Esta derecha que gana en elecciones es ultraneoliberal. El calificativo de conservadora no la llena: sus portavoces son neoconservadores que añoran el orden impuesto por el gorilismo castrense de los estados de seguridad nacional. Coinciden, todos, en destruir el estado social y democrático de derecho, como fuera diseñado, constitucionalmente en cada uno de los países. Están de acuerdo en que el estado liberal, garante de los derechos de la gente, debe ser dinamitado desde sus raíces: tienen y reparten odio contra la igualdad. Por ello, admiran el supremacismo de los sureños del norte: los que aupaban a Trump y denunciaban fraude en las elecciones que ganó Biden. Por ese odio que reparten contra la igualdad prometida constitucionalmente, Milei habla de privatizar los servicios de salud y educación, para que cada ser humano pague lo que el estado debería pagar. Esto tampoco extraña en Costa Rica, ni en El Salvador, ni en Ecuador, Perú o Uruguay. Después de esta hecatombe ultra-neoliberal seguiría la muerte de la gente por cualquier medio posible.
 
¿Qué le corresponde hacer a la izquierda, a esta que se le llama progresismo? No caben recetarios; a estas alturas, por anacrónicos deben dejarse en el basurero de la historia junto al sectarismo de quienes se asumen portadores de alguna verdad inmaculada.

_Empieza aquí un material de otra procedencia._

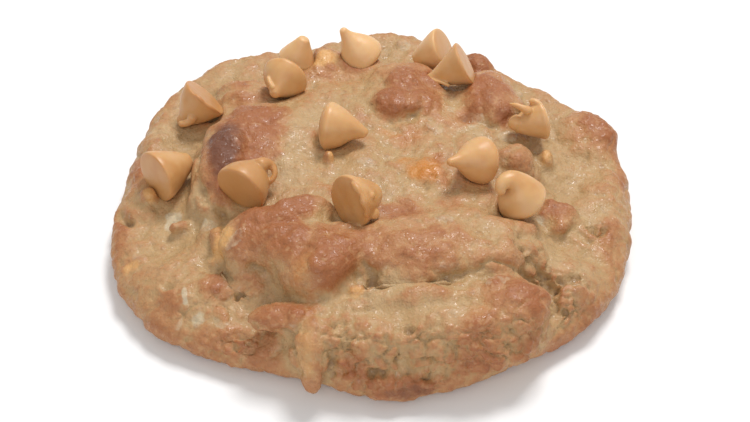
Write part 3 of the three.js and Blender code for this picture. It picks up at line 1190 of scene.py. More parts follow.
CHIPS = (
    Chip((-17.4, 36.2, 12.6), 10, -70, 4.0, 6.8, fullness=0.8, softness=0.8, bloom=0.5),
    Chip(
        (-18.2, 27.0, 17.0), 248, 5, 4.4, 8.0,
        fullness=0.45,
        softness=1.0,
        waist=-0.2,
        strands=(
            Strand(((-20.4, 21.3, 16.8), (-20.9, 20.3, 16.4)), (1.5, 1.35)),
            Strand(((-21.0, 20.2, 17.4), (-21.9, 21.4, 18.2), (-22.4, 23.0, 18.8)), (0.6, 0.45, 0.35)),
        ),
    ),
    Chip((-1.4, 37.0, 12.2), 176, -56, 4.7, 10.4, 10, fullness=0.2, softness=0.8, bloom=0.75),
    Chip((15.6, 36.6, 16.3), 170, 30, 4.7, 8.0, fullness=0.9, softness=0.35, bloom=0.6),
    Chip(
        (19.7, 27.4, 19.0), 184, 29, 5.2, 10.4, 35,
        fullness=0.4,
        softness=0.1,
        waist=0.3,
        strands=(
            Strand(
                ((11.4, 26.0, 15.4), (12.6, 25.0, 15.9), (14.2, 24.2, 16.2), (16.0, 23.4, 15.9)),
                (1.0, 0.5, 0.4, 0.4),
            ),
        ),
    ),
    Chip(
        (35.3, 11.6, 16.9), 198, 6, 4.3, 7.2,
        fullness=0.9,
        softness=0.9,
        lumpiness=2.0,
        strands=(
            Strand(((30.4, 10.2, 17.3), (29.0, 9.7, 16.9), (27.4, 9.2, 16.4)), (2.2, 1.6, 1.35)),
            Strand(
                ((31.9, 9.9, 19.4), (30.2, 10.0, 20.4), (28.8, 10.6, 20.7), (27.4, 11.1, 20.8)),
                (1.2, 0.75, 0.5, 0.15),
            ),
            Strand(
                ((31.8, 12.2, 20.2), (32.6, 11.8, 20.8), (33.8, 10.8, 20.6), (35.0, 9.8, 19.7)),
                (0.8, 0.65, 0.45, 0.2),
            ),
        ),
    ),
    Chip(
        (-35.5, 21.1, 15.0), 206, 42, 5.3, 8.5, 40,
        fullness=0.5,
        softness=0.1,
        lumpiness=2.5,
        waist=0.12,
        bloom=-0.5,
        strands=(
            Strand(
                ((-37.8, 16.6, 13.6), (-38.5, 16.1, 12.4), (-39.8, 15.8, 11.8), (-41.1, 15.8, 11.9)),
                (1.3, 0.9, 0.75, 0.65),
            ),
            Strand(
                (
                    (-37.3, 17.4, 18.2), (-36.2, 16.8, 17.5), (-35.2, 16.3, 16.7),
                    (-34.2, 16.2, 15.8), (-33.3, 16.5, 14.8), (-32.6, 17.4, 13.4),
                ),
                (0.3, 0.5, 0.35, 0.55, 0.4, 0.3),
            ),
        ),
    ),
    Chip(
        (-11.0, 6.3, 19.2), 350, 2, 4.9, 9.9, 40, 180,
        fullness=0.4,
        softness=1.0,
        bloom=0.35,
        strands=(Strand(((-4.6, 4.9, 18.6), (-3.2, 4.7, 18.1), (-2.3, 4.5, 17.6)), (1.8, 1.35, 1.1)),),
    ),
    Chip((-43.8, -3.6, 13.6), 42, 2, 5.3, 8.8, fullness=0.95, softness=0.15, bloom=-0.2),
    Chip(
        (-26.0, -12.8, 18.2), 60, -6, 5.3, 8.8,
        fullness=0.6,
        softness=0.06,
        lumpiness=1.5,
        bloom=-0.9,
        strands=(
            Strand(
                (
                    (-22.8, -9.2, 20.6), (-21.4, -7.8, 20.6), (-20.0, -7.6, 20.0), (-19.3, -8.8, 19.4),
                    (-19.7, -9.9, 18.6), (-20.8, -10.3, 18.0), (-21.4, -11.2, 17.2),
                ),
                (2.0, 1.4, 0.9, 0.62, 0.6, 0.8, 1.3),
            ),
        ),
    ),
    Chip((22.9, -3.6, 18.2), 208, -20, 4.7, 10.4, 10, 180, fullness=0.1, softness=0.9, bloom=0.3),
    Chip((29.8, -13.4, 14.2), 176, -62, 4.9, 11.6, 235, 228, fullness=0.35, softness=1.0, bloom=0.25),
    Chip(
        (-4.9, -19.5, 21.0), 40, 10, 5.3, 7.4,
        fullness=1.0,
        softness=0.2,
        lumpiness=3.0,
        bloom=-0.1,
        strands=(
            Strand(
                (
                    (-4.2, -19.0, 25.8), (-3.2, -20.4, 25.4), (-2.3, -21.6, 24.8), (-1.9, -22.4, 23.8),
                    (-1.4, -23.0, 22.4), (-1.5, -23.3, 20.8),
                ),
                (0.4, 0.7, 0.5, 0.8, 0.5, 0.6),
            ),
            Strand(((-1.6, -19.6, 23.5), (-0.2, -20.2, 22.2)), (1.2, 1.2)),
            Strand(((0.2, -20.9, 20.4), (-0.6, -20.5, 18.6)), (1.3, 1.5)),
            Strand(((-2.2, -23.1, 18.2), (-3.8, -22.0, 16.8), (-5.4, -20.4, 16.2)), (0.7, 0.9, 0.7)),
        ),
    ),
)


# ----------------------------------------------------------------------------------------------------
# The dough


@dataclass(frozen=True)
class Patch:
    """A patch of the dough with a look of its own.

    Attributes:
        name: what it is.
        tone: which look.
        at: its middle, in millimetres.
        size: how far it reaches along X, Y and Z.
        amount: how strong it is, from 0 to 1.
    """

    name: str
    tone: Tone
    at: Point
    size: Point
    amount: float


@dataclass(frozen=True)
class Crease:
    """A crack or a fold that runs over the dough, or a ridge where its depth is less than nothing.

    Attributes:
        name: what it is.
        points: where it runs, in millimetres.
        depth: how deep it is.
        width: how far it reaches to each side.
    """

    name: str
    points: tuple[Point, ...]
    depth: float
    width: float


@dataclass(frozen=True)
class Mound:
    """A part of the dough that baked up into a lump.

    Attributes:
        name: what it is.
        at: its middle, in millimetres.
        size: how far it reaches along X, Y and Z.
        height: how far it stands out.
    """

    name: str
    at: Point
    size: Point
    height: float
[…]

No caben los manuales que dicen que interpretan una realidad socio histórica que ya no existe, ni los sueños de futuro que se habían construido. No obstante que las derechas se han apropiado de las calles, al progresismo le corresponde recuperarlas. La calle es de la izquierda: en esta tarea, le corresponde organizar a la gente para escucharla y no para llenarla de discursos añejos de pasado. Y, en la construcción de este nuevo intelectual orgánico, con inteligencia y sagacidad política, se debe diseñar, con las voces de todos los actores sociales y los sujetos emergentes, la sociedad y un nuevo estado, incluso sin fronteras: porque los migrantes, en masas, supieron superar las barreras aduanales. El tiempo está suspendido, porque la izquierda está paralizada. La movilización que deba emerger será de la esperanza, con nuevos sentidos comunes que se iluminen con la luz que pueda ser vista al final del túnel.